My career at Pacific Supply was quite interesting. I went to Rotterdam quite often and opened up a Rotterdam office, and this great Dutchman, Erin Vondenauker, we became very good friends, and he spoke many, many languages. But eventually, we had agents all over, seventeen of them, some in Europe, in Venezuela, Lima, Peru, Taipei, Kao Shung, Hong Kong, Singapore, Seoul, Korea, and so traveled to many of these places. It was a very, very interesting experience. Most of the time, I traveled alone, really, and there were times that I needed a translator, traveled on some trade missions, but I was not too fond of trade missions, went over with Governor McCall and Jack Myer and John Fulton, and there were a lot of ceremonies and lot of speech giving but not a whole lot of business in my opinion, and so I preferred really to go there and conduct business with our real customers, so that's what I preferred to do.

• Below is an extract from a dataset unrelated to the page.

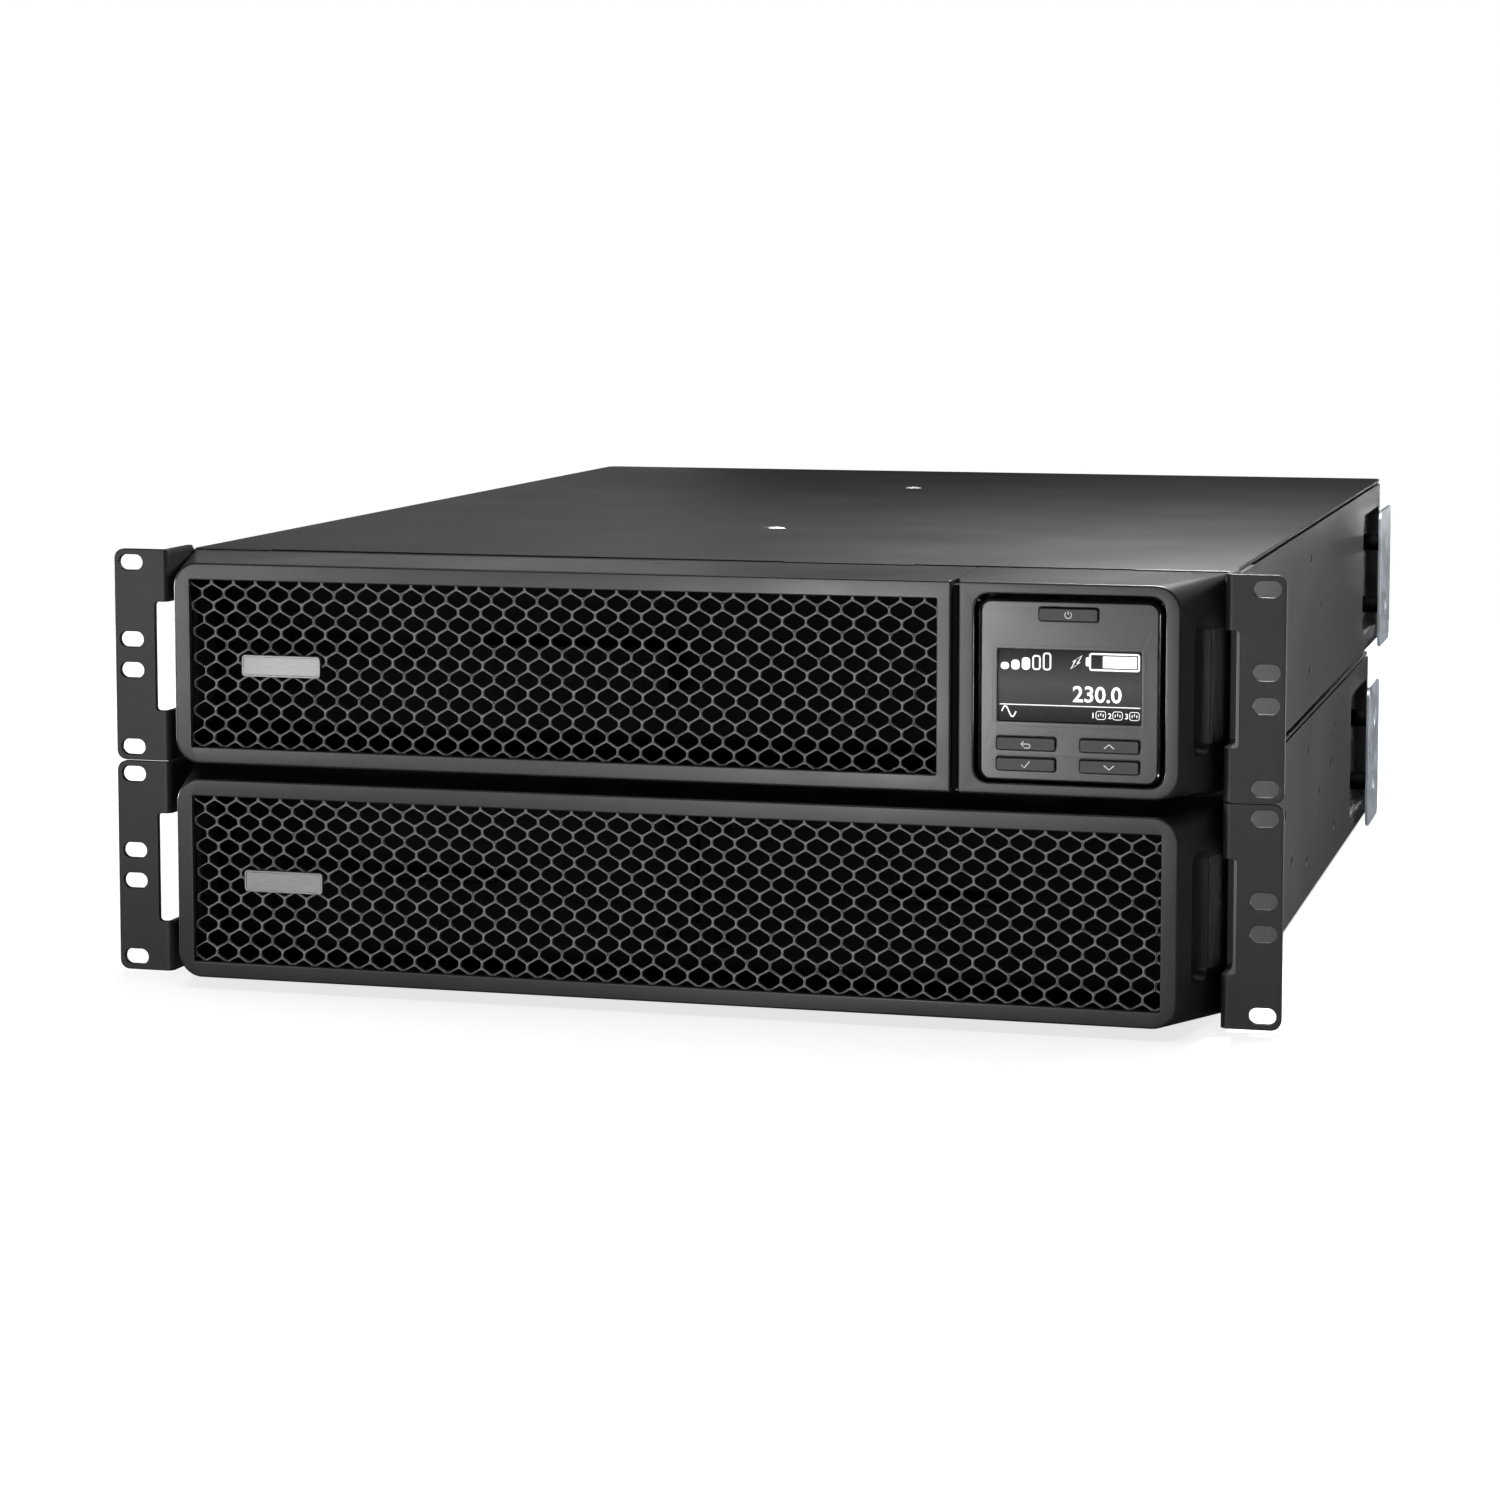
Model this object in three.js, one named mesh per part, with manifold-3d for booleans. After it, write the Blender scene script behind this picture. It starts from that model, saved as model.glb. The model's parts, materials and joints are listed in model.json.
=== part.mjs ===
// A 2U rack-mount uninterruptible power supply resting on its 2U extended battery pack.
// Millimetres. +X is to the right of someone facing the front, +Y runs to the rear, +Z is up.
// Each unit is built in its own frame: x = 0 on the centre line, y = 0 on the front plane of the
// rack ears, z = 0 on the undersides of the feet. The last lines centre the object on its box.
import * as THREE from "three";
import { mergeVertices } from "three/addons/utils/BufferGeometryUtils.js";
import Module from "manifold-3d";

const wasm = await Module();
wasm.setup();

// ---------- driving dimensions ----------

const CLEAR = 0.3; // running gap left between neighbouring pieces
const UNIT_PITCH = 87.5; // from one unit's feet to the feet of the unit above
const FOOT_HEIGHT = 1.6;
const FOOT_RADIUS = 10;
const COVER_TOP = 87.1;
const COVER_SHEET = 1.6;
const SHEET = 1.5; // chassis steel
const HALF_WIDTH = 216; // outer half width of the chassis
const UPS_REAR = 611.6;
const PACK_REAR = 562;

const BEZEL_FACE = -23.4;
const BEZEL_BACK = 27;
const BEZEL_WALL = 2.5;
const BEZEL_FRONT = { half: 203.2, low: 4.5, high: 85.5, radius: 10 };
const BEZEL_REAR = { half: 215.5, low: 2.2, high: 86.9, radius: 0.6 };
const GRILLE_LOW = 10.95;
const GRILLE_HIGH = 78.65;
const GRILLE_LEFT = -196.7;
const UPS_GRILLE_RIGHT = 109.9;
const GRILLE_OVERLAP = 1.2;
const GRILLE_SAG = 4.5; // how much deeper the middle of the curved grille lies than its edges
const GRILLE_SHEET = 1.6;
const SPLIT_LEFT = 115.5; // the groove between the battery bezel and the display bezel
const SPLIT_RIGHT = 118.4;
const SPLIT_DEPTH = 8;

const EAR_TIP = 239.8;
const EAR_SHEET = 2.5;
const EAR_LOW = 1.3;
const EAR_HEIGHT = 87.1;
const EAR_FLANGE = 72; // how far the ear reaches back along the chassis
const EAR_BEND = 3;
const SLOT_X = 232.55;
const SLOT_LENGTH = 10.5;
const SLOT_WIDTH = 6.4;
const SLOT_HEIGHTS = [5.45, 37.2, 49.9, 81.65]; // above the ear's lower end
const WINDOW_LOW = 20.7;
const WINDOW_HIGH = 65.6;
const WINDOW_EDGE = 222.2;
const WINDOW_BACK = 17.5;

const DISPLAY_X = 161;
const DISPLAY_OPENING = { half: 36.9, low: 8.7, high: 81.3, radius: 6 };
const HOUSING = { half: 35, low: 9.8, high: 79.4, radius: 5 };
const FACEPLATE = { half: 33.7, low: 10.5, high: 78.4, radius: 4 };
const HOUSING_FRONT = -22.6;
const HOUSING_BACK = -8;
const FACEPLATE_FRONT = -22.9;
const FACEPLATE_BACK = -21.3;
const LCD_WINDOW = { half: 29.1, low: 31.2, high: 61.9 };
const HINGE_Y = -19;
const HINGE_Z = 78.2;
const BUTTON_WIDTH = 22.4;
const BUTTON_HEIGHT = 5.3;
const BUTTON_TRAVEL = 0.8;
const KEY_OFFSET = 16;

// ---------- colours ----------

const paint = (color, roughness, metalness) =>
  new THREE.MeshStandardMaterial({ color, roughness, metalness });
const MATERIALS = {
  blackSteel: paint(0x2b2c2e, 0.62, 0.3),
  bezelPlastic: paint(0x3a3b3d, 0.6, 0),
  grillePlastic: paint(0x4a4b4d, 0.5, 0),
  glossBlack: paint(0x060607, 0.15, 0),
  facePlastic: paint(0x55565a, 0.45, 0),
  keyRubber: paint(0x4b4c4f, 0.6, 0),
  lcd: paint(0x2c2e33, 0.2, 0),
  window: paint(0x9aa0a8, 0.05, 0),
  badge: paint(0x8d8f93, 0.35, 0.6),
  zinc: paint(0x9ba3ae, 0.4, 0.8),
  aluminium: paint(0xb4b7ba, 0.4, 0.9),
  board: paint(0x1e5a38, 0.6, 0),
  copper: paint(0x7a4a2a, 0.5, 0.5),
  socketBlack: paint(0x141415, 0.5, 0),
  connectorGrey: paint(0x6e7074, 0.5, 0),
  batteryBlack: paint(0x1c1c1e, 0.65, 0),
  fanBlack: paint(0x18181a, 0.55, 0),
  keyWhite: paint(0xd6d6d2, 0.5, 0),
};

// ---------- solids ----------

const X_AXIS = new THREE.Vector3(1, 0, 0);
const Y_AXIS = new THREE.Vector3(0, 1, 0);
const Z_AXIS = new THREE.Vector3(0, 0, 1);
const AWAY_FROM_Y = new THREE.Vector3(0, -1, 0);
const MERGE_DISTANCE = 1e-4;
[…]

May or may not have been the right choice at the time, but I enjoyed it and enjoyed my days at Pacific Supply Cooperative. So that kind of crosses over between my personal life and professional life because with that got very active in international activities and became acquainted with the international bankers and international lawyers, and just like any person, you kind of gravitate to that area of commerce, and I chaired the World Trade Committee of the Portland Chamber and became the World Trade Person of the Year, one year. You know, some of these kind of things that if you're around long enough, you kind of fall into some of these awards by accident.

So I enjoyed a lot of the people that I met and the opportunity to be a bridge between cultures. They do business differently in each country. In Taiwan, you're going to meet Mrs. Wong and sometime relatives that are going to come to a business dinner with you. In Japan, you meet with the business person and you never meet the family. In Korea, it was different. In Hong Kong, I stayed with families, and in each place, it was just so different. China, it was right after normalization and now I'm with the Port of Portland and it's 1979, and I'm there right after Jimmy Carter and the normalization relationships with the PRC, not too many Americans have they ever seen. And here is an American that looks like a Japanese stepping off the plane in Beijing. It was a time that you cannot go to China without a host, and so my visa was approved by a host. My hotel was arranged by a host. So I met with China Ocean Shipping Company. I met with the minister that's the head of the ports of all of China, great opportunity to learn all about China. And you learn that when they take you to the Great Wall, they want to show you their rich history, their four thousand years of history.